Join Facebook And Save On Legal Fees?

I found an amusing article on Bloomberg from yesterday. You can do more on websites like Facebook than just stalk your former high school classmates. Apparently, firms are increasingly using online social networking for a far more useful end: to save money in legal costs. Huh? The reason how might not be immediately obvious, but Bloomberg explains:

Steven Weinberger, general counsel of Wisdom Natural Brands, boasted on an online social network last month that he saves money by drafting his own trademark applications before sending to outside lawyers for review.

Paul Escobar, corporate counsel at Cumberland Gulf Group of Cos., wrote back saying he, too, sometimes drafts legal documents to establish content and tone before outside counsel get their hands on them.

Cash-strapped in-house attorneys are swapping such ideas and other information on Web sites like those owned by LinkedIn Corp., which connects professionals around the world. Corporate lawyers' use of social networks -- some invitation-only -- grew about 50 percent in 2009, LexisNexis said after surveying 1,474 attorneys.

"Many lawyers believe that social networks are no more than the playthings of their teenage offspring," Richard Susskind, the author of numerous books on legal technology, said in an interview. "I disagree. The business-oriented versions will fundamentally change the way law firms are chosen and the way lawyers work with their clients."

Hmm. That last statement might be a bit of a stretch. Firms attempting to save money on legal costs by preparing drafts of legal documents themselves isn't that novel of a concept. During my days in finance, I witnessed some firms relying on their in-house counsel to do the bulk of the legal work before turning it over to the pricey outside corporate attorneys.

Think about the numbers. If you're paying a lawyer in your internal counsel somewhere between $150,000 and $250,000 per year, that amounts to somewhere in the ballpark of $60 to $125 per hour. Corporate lawyers regularly charge hundreds of dollars per hour for their services. For any firm conscious of expenses, this is a no-brainer.
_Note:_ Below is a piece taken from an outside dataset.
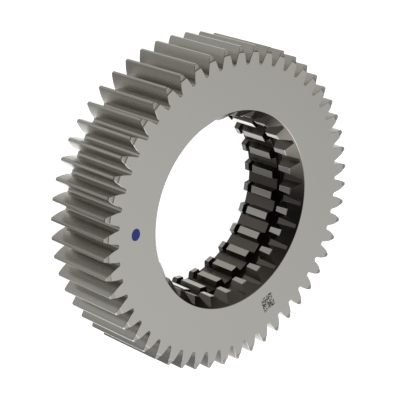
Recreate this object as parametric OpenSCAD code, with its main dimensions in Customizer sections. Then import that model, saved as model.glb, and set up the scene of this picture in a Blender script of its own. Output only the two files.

Of course, there's a reason why you pay so much for big law firm expertise: they have the experience to know how to properly draft legal documents. But if you can get boilerplate versions of those documents beforehand, then you could save many hours of their work -- and thousands of dollars.

So I'm not shocked we're seeing social networks and even websites specifically geared towards this end. You can't copyright legal document templates, so there's no reason a sort of public domain for boilerplate versions of common documents couldn't pop up before long. Frankly, I'm surprised it's taken this long to get off the ground, as the internet has been around for a while now. With information exchange as easy as it is nowadays, even technical lawyer jargon might be susceptible to more widespread understanding.